There are a few Shiite victims, like Mohammed Jabbar Hussein, who lived in a mostly Sunni area west of Baghdad. He disappeared on Feb. 26 and was found four days later, shot in the head.
But the militias under the greatest suspicion, and the ones with the strongest ties to the government, are Shiite. Maj. Gen. Rick Lynch, a spokesman for the American military, said Shiite militias have played a role in the killings and "the government of Iraq has to take action."
Then there is the question of prosecution. While countless Sunni insurgents have been arrested and tried on murder charges, very few Shiite militiamen have been apprehended.

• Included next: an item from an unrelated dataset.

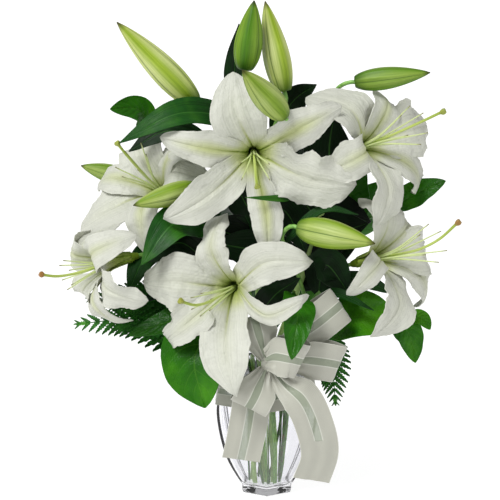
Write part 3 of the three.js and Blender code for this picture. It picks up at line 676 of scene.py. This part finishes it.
def pistil(name, flower):
    bm = new_mesh()
    axis, right, top = directions(flower)
    root = Vector(flower["centre"]) + axis * 2.3
    end = Vector(flower["pistil"])
    bend = root + axis * (0.55 * (end - root).length)
    places = [root.lerp(bend, t).lerp(bend.lerp(end, t), t) for t in (0, 0.2, 0.4, 0.6, 0.8, 1)]
    for place, share in zip(places, (0, 0.2, 0.6, 1, 0.9, 0)):
        place.z -= flower["sag"] * share
    style = Line(*places)

    def style_radius(t, turn):
        lobes = 1 + 0.22 * math.cos(6 * math.pi * turn) * rise(0.93, 0.97, t)
        ovary = 2.6 * (1 - rise(0.2, 0.27, t)) * (1 + 0.12 * math.cos(12 * math.pi * turn))
        stigma = 1.5 * rise(0.945, 0.975, t) * (1 - 0.5 * rise(0.985, 1, t))
        return max(ovary, mix(1.15, 1.4, t) + stigma) * lobes

    rod(bm, style, style_radius, 18, 60, flower["rust"])
    for i in range(6):
        turn = (i + 0.5) * math.pi / 3
        out = right * math.cos(turn) + top * math.sin(turn)
        reach = flower["spread"] * (1 + 0.25 * noise.noise((i, len(name), 0.5)))
        stops = ((0.02, 1.5), (0.35, 4), (0.72, reach))
        rod(bm, Line(*[style.at(share)[0] + out * apart for share, apart in stops]),
            lambda t, _: mix(1.25, 0.55, t), 8, 18, tone=0)
    piece(f"style_{name}", bm, PISTIL, f"pistil_{name}")


# Closed buds: base, tip, greatest width, tone from green to cream, and roll as a share of a turn.
BUDS = {
    "upper_left": ((-71, 6, 395), (-147, 2, 474), 28, 0.75, 0.17),
    "top_left": ((-22, 0, 428), (-13, -5, 495), 27, 0.0, 0.1),
    "top_right": ((17, 12, 406), (-2, 14, 494), 26, 0.8, 0.2),
    "centre": ((15, -46, 387), (-24, -90, 433), 26, 0.45, 0.2),
    "right": ((87, 14, 415), (160, 2, 425), 22, 0.12, 0.06),
    "far_left": ((-142, 64, 312), (-191, 60, 326), 19, 0.3, 0.1),
    "left": ((-70, -25, 315), (-130, -44, 300), 22, 0.45, 0.07),
    "front_right": ((30, -56, 280), (101, -88, 270), 28, 0.5, 0.03),
}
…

Thamir al-Janabi, who is in charge of the Interior Ministry's criminal investigation department, declined to comment. So did several other Interior Ministry officials.
A new round of revenge attacks began March 12, around 6 p.m., when a string of car bombs exploded in Sadr City, killing nearly 50 civilians. Most security officials, Shiite and Sunni, blamed Sunni terrorists.
An hour and a half later, half a dozen gunmen arrived at Mr. Azawi's pet shop.
Wisam Saad Nawaf was playing pool across the street. He said that a man wearing a ski mask arrived with the gunmen, who were not wearing masks, and that when they grabbed Mr. Azawi, the masked man nodded. "He must have been an informant from the neighborhood," Mr. Nawaf explained.
Mr. Azawi got into a car. The gunmen closed the doors. The next morning Mr. Azawi's body was found at the sewage plant. Autopsy photos showed how badly he had been abused. His skin was covered with purple welts. His legs and face had drill holes in them. Both shoulders had been broken.
His brother Hassan carries the autopsy photos with him, along with a pistol. "I cannot live without vengeance," he said.
Hassan said there were a few Shiites at his brother's funeral, which he took as a grim speck of hope.
One week later, on March 20, the body of Mr. Abdulsalam, another Sunni, was found under a bridge. Mr. Abdulsalam, 21, worked with his father in a real estate office. His family said he was last seen in his BMW, stopped at a Mahdi Army checkpoint.